Where it shows up in my work

Is this number representative?

As a government analyst, a great deal of work rests on numbers computed from samples or surveys — and the most valuable habit this gives me is asking "representative of what?" before trusting any of them. What was the frame, and who does it miss? Was selection a probability design, or an opt-in that can't be generalised? Most of all, what's the non-response picture — because the quiet, unquantified bias is the one that turns a confident statistic into a misleading one.

It's also the lens for reading others' figures critically: a precise-looking "± 2%" on a self-selected sample is precisely wrong, and a number "weighted to be representative" is only as good as the variables it was weighted on.

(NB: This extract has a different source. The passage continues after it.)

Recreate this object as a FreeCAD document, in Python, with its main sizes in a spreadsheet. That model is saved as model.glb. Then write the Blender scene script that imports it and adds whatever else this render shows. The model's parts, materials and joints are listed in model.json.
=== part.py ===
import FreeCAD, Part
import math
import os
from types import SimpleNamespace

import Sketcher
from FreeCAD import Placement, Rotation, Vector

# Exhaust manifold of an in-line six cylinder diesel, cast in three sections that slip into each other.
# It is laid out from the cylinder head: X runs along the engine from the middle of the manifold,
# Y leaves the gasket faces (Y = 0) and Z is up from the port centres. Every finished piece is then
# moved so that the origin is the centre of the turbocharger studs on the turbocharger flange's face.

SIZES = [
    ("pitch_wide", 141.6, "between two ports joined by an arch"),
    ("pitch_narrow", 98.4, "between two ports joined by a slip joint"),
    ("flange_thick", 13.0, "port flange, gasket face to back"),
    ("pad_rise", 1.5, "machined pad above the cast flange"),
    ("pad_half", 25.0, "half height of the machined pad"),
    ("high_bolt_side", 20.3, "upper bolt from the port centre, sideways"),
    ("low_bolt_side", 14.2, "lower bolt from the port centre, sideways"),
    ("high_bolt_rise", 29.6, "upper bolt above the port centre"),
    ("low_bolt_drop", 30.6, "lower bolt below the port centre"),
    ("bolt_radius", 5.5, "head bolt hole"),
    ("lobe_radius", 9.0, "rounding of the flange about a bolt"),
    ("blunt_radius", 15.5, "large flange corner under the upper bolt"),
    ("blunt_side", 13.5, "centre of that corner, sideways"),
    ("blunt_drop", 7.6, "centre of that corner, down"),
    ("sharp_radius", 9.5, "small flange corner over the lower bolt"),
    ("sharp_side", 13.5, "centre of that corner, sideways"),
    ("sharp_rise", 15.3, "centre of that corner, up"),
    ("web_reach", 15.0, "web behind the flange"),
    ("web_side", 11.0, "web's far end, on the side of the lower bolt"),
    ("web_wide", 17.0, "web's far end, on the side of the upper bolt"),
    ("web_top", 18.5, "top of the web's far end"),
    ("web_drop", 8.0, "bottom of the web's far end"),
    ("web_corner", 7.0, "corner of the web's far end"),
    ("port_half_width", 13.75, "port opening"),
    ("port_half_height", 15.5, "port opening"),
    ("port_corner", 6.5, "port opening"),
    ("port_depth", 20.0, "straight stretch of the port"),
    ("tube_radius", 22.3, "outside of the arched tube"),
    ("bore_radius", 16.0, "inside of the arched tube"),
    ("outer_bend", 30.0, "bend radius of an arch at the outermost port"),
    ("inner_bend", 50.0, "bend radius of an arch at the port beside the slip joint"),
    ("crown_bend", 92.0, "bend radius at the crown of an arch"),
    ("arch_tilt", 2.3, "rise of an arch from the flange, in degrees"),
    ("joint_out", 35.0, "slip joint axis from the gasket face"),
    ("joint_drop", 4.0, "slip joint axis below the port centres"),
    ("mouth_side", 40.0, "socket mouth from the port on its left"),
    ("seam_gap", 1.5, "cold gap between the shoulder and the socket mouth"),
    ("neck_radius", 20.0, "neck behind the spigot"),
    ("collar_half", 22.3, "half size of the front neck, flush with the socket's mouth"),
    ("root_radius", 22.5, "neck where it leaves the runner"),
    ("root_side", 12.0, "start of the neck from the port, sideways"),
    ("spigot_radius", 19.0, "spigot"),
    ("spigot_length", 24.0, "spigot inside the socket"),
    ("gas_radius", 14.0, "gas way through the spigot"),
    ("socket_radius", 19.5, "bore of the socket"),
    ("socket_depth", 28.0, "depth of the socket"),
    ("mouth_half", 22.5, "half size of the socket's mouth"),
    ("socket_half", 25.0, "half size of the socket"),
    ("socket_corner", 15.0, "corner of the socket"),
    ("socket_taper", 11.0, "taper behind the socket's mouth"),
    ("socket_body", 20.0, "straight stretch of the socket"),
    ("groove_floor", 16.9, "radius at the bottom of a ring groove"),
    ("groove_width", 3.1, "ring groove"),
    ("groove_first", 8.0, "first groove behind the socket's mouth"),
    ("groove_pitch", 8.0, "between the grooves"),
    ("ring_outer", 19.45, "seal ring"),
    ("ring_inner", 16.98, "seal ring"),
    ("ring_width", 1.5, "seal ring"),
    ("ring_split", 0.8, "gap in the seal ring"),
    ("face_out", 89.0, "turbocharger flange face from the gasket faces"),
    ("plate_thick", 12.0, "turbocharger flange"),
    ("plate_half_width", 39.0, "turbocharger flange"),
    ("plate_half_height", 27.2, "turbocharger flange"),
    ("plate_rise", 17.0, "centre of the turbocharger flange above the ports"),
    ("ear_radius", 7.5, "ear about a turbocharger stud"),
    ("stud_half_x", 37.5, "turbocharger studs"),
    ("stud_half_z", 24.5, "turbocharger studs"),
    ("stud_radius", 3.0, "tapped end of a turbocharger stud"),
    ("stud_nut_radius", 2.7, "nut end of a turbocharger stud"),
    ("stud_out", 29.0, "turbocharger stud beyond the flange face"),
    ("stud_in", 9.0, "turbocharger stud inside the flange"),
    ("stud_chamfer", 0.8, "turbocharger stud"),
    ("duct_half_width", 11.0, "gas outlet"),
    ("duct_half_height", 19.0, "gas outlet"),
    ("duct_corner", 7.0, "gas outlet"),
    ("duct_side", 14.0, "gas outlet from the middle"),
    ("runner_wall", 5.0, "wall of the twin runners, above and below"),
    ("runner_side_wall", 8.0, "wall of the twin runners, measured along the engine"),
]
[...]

Knowing where sampling fails is what separates a figure you can brief on from one you should push back on — and it ties straight to the selection-bias and inference ideas elsewhere in this section.

Refresh in 60 seconds

A small random sample can represent a huge population — randomness is the bridge that lets you generalise and put honest error bars on it.
Mind the gaps: population ≠ frame (the list you draw from) ≠ sample. The frame misses people — that's coverage.
Probability sampling (simple / stratified / cluster / systematic) lets you generalise; non-probability (convenience, opt-in) does not — a million opt-ins beat nothing and lose to a good random thousand.
Sampling error is small, quantified, and shrinks with $\sqrt{n}$ . Non-sampling error (coverage, non-response, bad questions) is bigger, unquantified, and doesn't shrink with size.
The killers: coverage bias (Literary Digest) and non-response bias. Weighting/raking repairs known imbalances — not the ones you didn't measure.
To halve the margin of error, quadruple the sample. A bigger sample around a biased estimate is precisely wrong.

The probability-vs-non-probability distinction, non-response/weighting practice, and the sampling-vs-non-sampling-error framing reflect current survey-methodology references alongside statistics coursework.